Quando uma forma de comunicação triunfa sobre a outra, a Bolsa de Valores substitui o Parlamento, há certa ambivalência na vitória. O presidente apareceu com uma gravata azul para agradecer aos aliados. A cor foi escolhida a dedo. O azul transmitia o radiante futuro. Mas a gravata atravessou no casaco, como se não quisesse se comprometer com a mensagem.
O FMI vem para Brasília. Na adolescência era um monstro perigoso. Hoje o FMI é apenas um órgão que falhou nas cinco últimas vezes em que atuou (Jeffrey Sachs). Não é mais a solução e sim uma parte do problema.
Talvez nunca tenha sido tão complicado, neste pós-ditadura. Quem poderia imaginar que, no auge da crise, o presidente e o governador do segundo Estado do país ficariam de mal. Em política é raro ficar de mal, quanto mais no momento em que você está no olho do furacão global.
Vamos entrar numa área de turbulência, mas acho que, a médio prazo, dá para sair. Quem sabe um dia poderemos até achar um exagero nossa preocupação? Agora, no entanto, é ficar de olho na onda.
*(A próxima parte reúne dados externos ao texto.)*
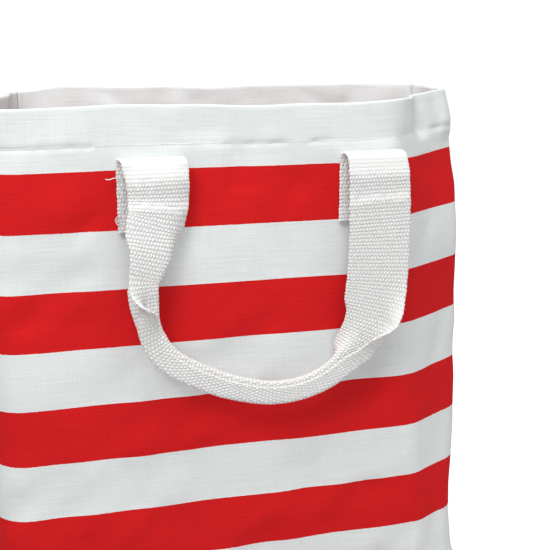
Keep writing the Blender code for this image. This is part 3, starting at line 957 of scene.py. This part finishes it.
LEFT_CUT = int(np.searchsorted(strap_s, END_LENGTH))
RIGHT_CUT = int(np.searchsorted(strap_s, strap_s[-1] - END_LENGTH))
LAST_ROW = len(strap_s) - 1
for which in ("front", "back"):
    # Seen from outside, the back handle's first end is on the right of the node that carries the name left
    ends = ("left", "right") if which == "front" else ("right", "left")
    add_strap_part(which, "handle_fold_" + ends[0], 0, LEFT_CUT, [ends[0] + "_strap_end"], False)
    add_strap_part(which, "handle_webbing", LEFT_CUT, RIGHT_CUT, ["strap"], True)
    add_strap_part(which, "handle_fold_" + ends[1], RIGHT_CUT, LAST_ROW, [ends[1] + "_strap_end"], False)


# ---- Stitches on the webbing ----

def line_spots(start, stop, pitch):
    """Centres and directions of the stitches along a straight line."""
    start, stop = np.array(start, float), np.array(stop, float)
    length = np.linalg.norm(stop - start)
    count = int(length / pitch)
    share = (np.arange(count) + 0.5) / count
    spots = start + (stop - start) * share[:, None]
    return spots, np.broadcast_to(unit(stop - start), spots.shape)


def box_spots(centre_x, y, centre_z, half):
    """Stitch places of a sewn square with a cross in it."""
    corners = [(centre_x + sx * half, y, centre_z + sz * half)
               for sx, sz in ((-1, -1), (1, -1), (1, 1), (-1, 1))]
    runs = [(corners[k], corners[(k + 1) % 4]) for k in range(4)]
    runs += [(corners[0], corners[2]), (corners[1], corners[3])]
    spots, lines = zip(*(line_spots(a, b, 3.0) for a, b in runs))
    return np.concatenate(spots), np.concatenate(lines)


for which in ("front", "back"):
    facing = -1.0 if which == "front" else 1.0
    for side, sign in (("left", -1), ("right", 1)):
        low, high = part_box("%s_%s_strap_end" % (which, side))
        centre_x = HINGE[which][0] - facing * (LEFT_END_X if sign * facing > 0 else RIGHT_END_X)
        centre_z = (low[2] + high[2]) / 2 / MM
        outer_y = facing * (89.4 + WEB_HALF + 0.12)
        inner_y = facing * (88 - 2 * CLOTH_HALF - 0.15)
        spots_out, lines_out = box_spots(centre_x, outer_y, centre_z, 15.5)
        spots_in, lines_in = box_spots(centre_x, inner_y, centre_z, 15.5)
        stitch_out = np.tile((0.0, facing, 0.0), (len(spots_out), 1))
        name = "%s_%s_box_stitches" % (which, side)
        piece = capsules(name, np.concatenate([spots_out, spots_in]), np.concatenate([lines_out, lines_in]),
                         np.concatenate([stitch_out, -stitch_out]), 2.6, 0.3, thread, droop=0.15)
        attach(piece, "bag")
        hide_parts("%s_%s_box_stitch" % (which, side))

# Loose thread ends at the cut edge of the left strap end
loose = []
for path in (((-93.6, -91.2, 310.6), (-96.2, -91.7, 311.0), (-98.6, -91.8, 310.3), (-101.0, -91.4, 310.5)),
             ((-93.2, -91.2, 289.4), (-95.2, -92.4, 288.4), (-96.2, -92.0, 286.8), (-94.0, -91.6, 285.4)),
             ((-93.6, -91.2, 288.0), (-95.8, -91.8, 286.0), (-94.8, -92.3, 284.0)),
             ((-90.5, -91.2, 279.8), (-89.8, -92.0, 277.6), (-88.0, -92.2, 276.4), (-86.6, -91.8, 277.4))):
    loose.append(thread_tube(catmull(path, 6), 0.3))
vertices, faces = [], []
for part_vertices, part_faces in loose:
    faces += [tuple(i + len(vertices) for i in face) for face in part_faces]
    vertices += part_vertices
piece = new_piece("front_left_loose_threads", np.array(vertices) * MM, faces, None, thread)
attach(piece, "bag")

strap_normals = grid_normals(strap_mid)
grip_low = np.searchsorted(strap_s, GRIP_START)
grip_high = np.searchsorted(strap_s, strap_s[-1] - GRIP_START)
seam_column = int(np.argmin(np.abs(strap_w + WEB_HALF_WIDTH - 2.4)))
for which in ("front", "back"):
    rows = np.arange(grip_low, grip_high, int(round(3.0 / ROW_STEP)))
    centres = strap_mid[rows, seam_column] - strap_normals[rows, seam_column] * (WEB_HALF + 0.1)
    lines = strap_mid[rows + 1, seam_column] - strap_mid[rows, seam_column]
    turned = np.array((1, 1, 1)) if which == "front" else np.array((-1, -1, 1))
    piece = capsules(which + "_grip_stitches", to_world(centres, which), lines * turned,
                     -strap_normals[rows, seam_column] * turned, 2.4, 0.28, thread, droop=0.12)
    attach(piece, which + "_handle")
    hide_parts(which + "_grip_stitching")


# ---- Studio ----

def add_floor():
    """A wide white floor that looks brighter to the camera than the light it gives back."""
    mesh = bpy.data.meshes.new("floor")
    size = 12.0
    corners = [(-size, -size, 0), (size, -size, 0), (size, size, 0), (-size, size, 0)]
    mesh.from_pydata(corners, [], [(0, 1, 2, 3)])
    floor = bpy.data.objects.new("floor", mesh)
    bpy.context.collection.objects.link(floor)
    material = bpy.data.materials.new("floor_white")
    material.use_nodes = True
    shader = material.node_tree.nodes["Principled BSDF"]
    shader.inputs["Base Color"].default_value = (0.6, 0.6, 0.6, 1)
    shader.inputs["Roughness"].default_value = 1.0
    shader.inputs["Specular IOR Level"].default_value = 0.0
    shader.inputs["Emission Color"].default_value = (1, 1, 1, 1)
    path = material.node_tree.nodes.new("ShaderNodeLightPath")
    lift = material.node_tree.nodes.new("ShaderNodeMath")
    lift.operation = "MULTIPLY"
    lift.inputs[1].default_value = 0.86
    material.node_tree.links.new(path.outputs["Is Camera Ray"], lift.inputs[0])
    material.node_tree.links.new(lift.outputs[0], shader.inputs["Emission Strength"])
    mesh.materials.append(material)


def add_area(name, location, target, size, power):
    """A square area light at a place in metres, aimed at the target."""
    light = bpy.data.lights.new(name, "AREA")
    light.shape = "SQUARE"
    light.size = size
    light.energy = power
    lamp = bpy.data.objects.new(name, light)
    lamp.location = location
    lamp.rotation_euler = (Vector(target) - Vector(location)).to_track_quat("-Z", "Y").to_euler()
    bpy.context.collection.objects.link(lamp)


def add_world(strength):
    """Soft light from all round, with a white background where the camera sees past the floor."""
    world = bpy.data.worlds.new("studio")
    bpy.context.scene.world = world
    world.use_nodes = True
    tree = world.node_tree
    background = tree.nodes["Background"]
    background.inputs["Color"].default_value = (1, 1, 1, 1)
    path = tree.nodes.new("ShaderNodeLightPath")
    level = tree.nodes.new("ShaderNodeMapRange")
    level.inputs["To Min"].default_value = strength
    level.inputs["To Max"].default_value = 1.05
    tree.links.new(path.outputs["Is Camera Ray"], level.inputs["Value"])
    tree.links.new(level.outputs["Result"], background.inputs["Strength"])


add_floor()
add_world(0.32)
add_area("key", (-0.55, -0.65, 1.0), (0, 0, 0.2), 0.36, 5.5)
add_area("top", (0.0, -0.32, 1.2), (0, 0, 0.25), 0.6, 6.0)
add_area("fill", (-0.1, -1.8, 0.75), (0, 0, 0.25), 0.8, 3.0)
add_area("side", (0.95, -0.5, 0.14), (0.12, -0.02, 0.12), 0.6, 1.7)
add_area("back", (0.4, 1.7, 0.9), (0, 0, 0.2), 1.0, 9)

camera_data = bpy.data.cameras.new("camera")
camera_data.lens = 67.4
camera_data.sensor_width = 36
camera = bpy.data.objects.new("camera", camera_data)
camera.location = (-0.1745, -0.6756, 0.3886)
camera.rotation_euler = (math.radians(77.04), 0, math.radians(-16.58))
bpy.context.collection.objects.link(camera)
bpy.context.scene.camera = camera
bpy.context.scene.view_settings.view_transform = "Standard"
É uma embaraçosa singularidade da política: fica-se mais pobre, mas aumenta a chance de se tornar útil.
Não imaginava todos esses desdobramentos. A âncora cambial serviu para limitar nosso horizonte. É hora de deixar as cabeças flutuarem, livremente. A onda vem aí, é preciso não se deixar encaixotar nem no modelo insustentável que está aí nem na nostalgia dos anos 50 que, às vezes, se apresenta como alternativa.